Task to complete |
Write out the material below again, unchanged.
>> Start
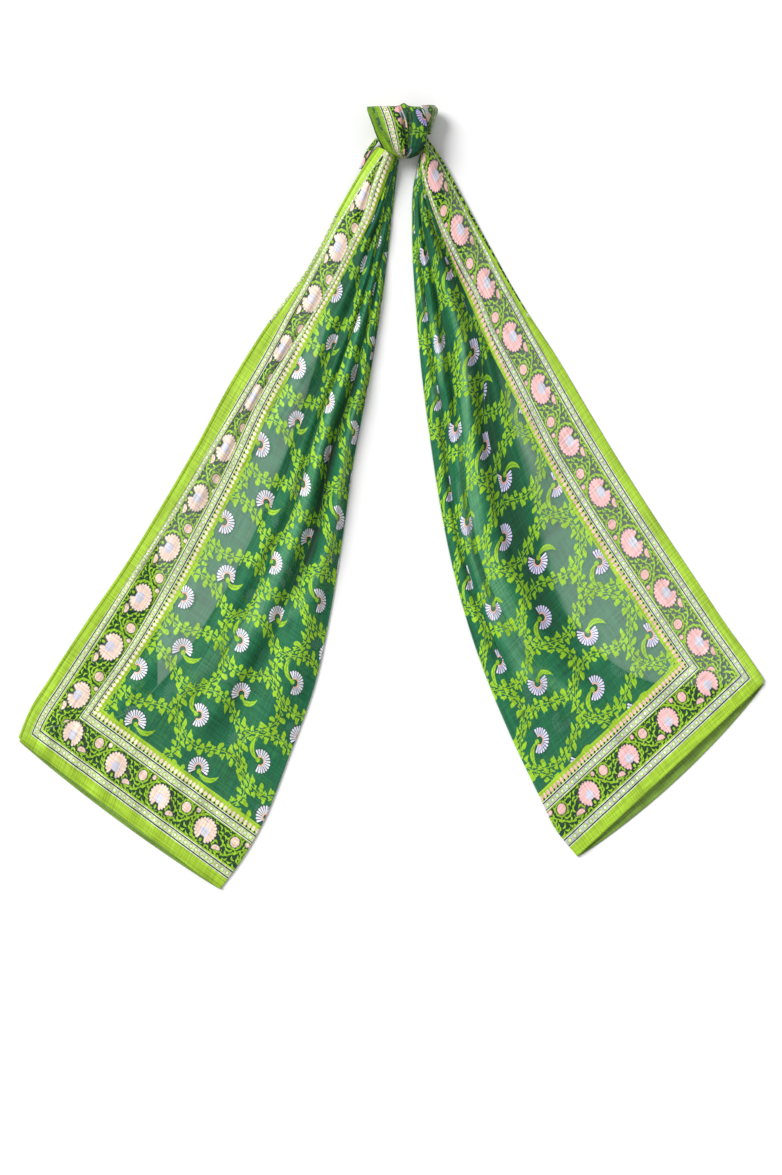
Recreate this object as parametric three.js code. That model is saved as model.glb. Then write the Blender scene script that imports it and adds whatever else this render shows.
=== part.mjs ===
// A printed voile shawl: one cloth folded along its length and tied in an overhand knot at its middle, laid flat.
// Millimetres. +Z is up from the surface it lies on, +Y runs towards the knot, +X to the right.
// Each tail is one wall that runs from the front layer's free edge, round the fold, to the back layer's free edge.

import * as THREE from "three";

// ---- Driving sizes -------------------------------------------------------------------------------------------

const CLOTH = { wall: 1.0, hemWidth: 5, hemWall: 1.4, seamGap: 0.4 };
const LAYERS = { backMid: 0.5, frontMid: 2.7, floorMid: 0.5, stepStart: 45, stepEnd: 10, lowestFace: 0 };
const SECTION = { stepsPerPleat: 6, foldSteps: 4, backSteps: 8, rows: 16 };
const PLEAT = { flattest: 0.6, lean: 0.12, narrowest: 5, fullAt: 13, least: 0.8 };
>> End
Task answer |
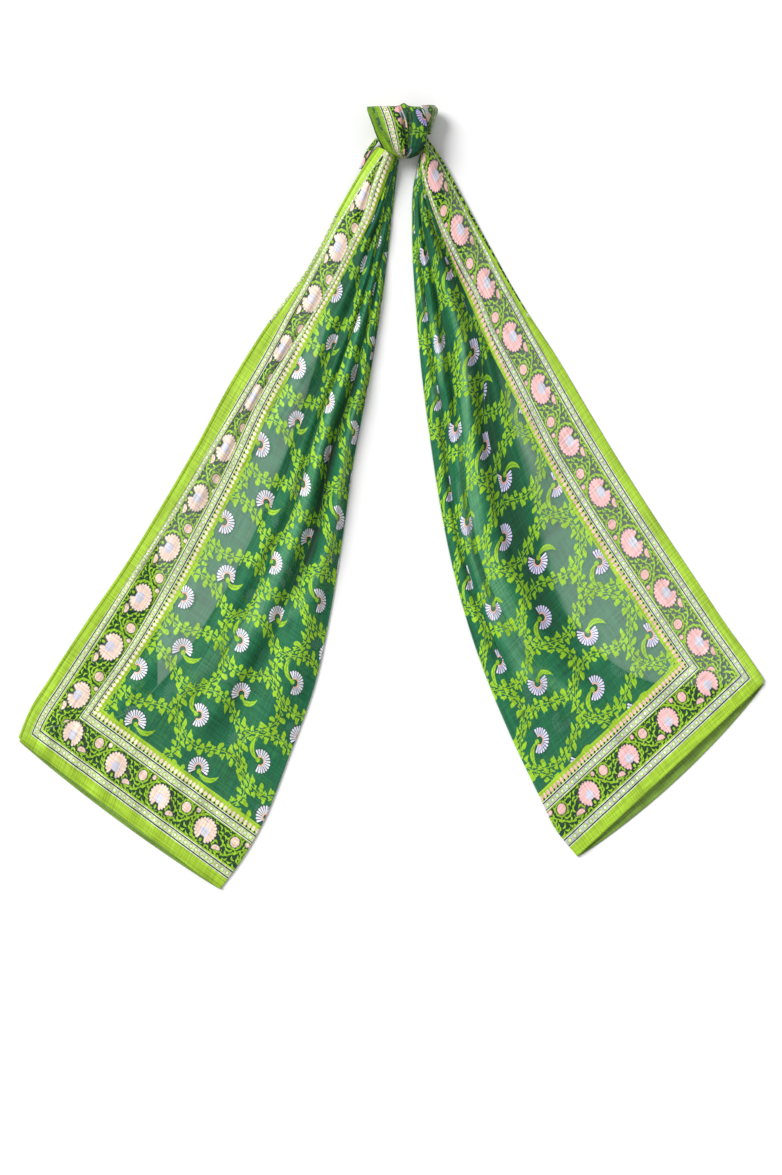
Recreate this object as parametric three.js code. That model is saved as model.glb. Then write the Blender scene script that imports it and adds whatever else this render shows.
=== part.mjs ===
// A printed voile shawl: one cloth folded along its length and tied in an overhand knot at its middle, laid flat.
// Millimetres. +Z is up from the surface it lies on, +Y runs towards the knot, +X to the right.
// Each tail is one wall that runs from the front layer's free edge, round the fold, to the back layer's free edge.

import * as THREE from "three";

// ---- Driving sizes -------------------------------------------------------------------------------------------

const CLOTH = { wall: 1.0, hemWidth: 5, hemWall: 1.4, seamGap: 0.4 };
const LAYERS = { backMid: 0.5, frontMid: 2.7, floorMid: 0.5, stepStart: 45, stepEnd: 10, lowestFace: 0 };
const SECTION = { stepsPerPleat: 6, foldSteps: 4, backSteps: 8, rows: 16 };
const PLEAT = { flattest: 0.6, lean: 0.12, narrowest: 5, fullAt: 13, least: 0.8 };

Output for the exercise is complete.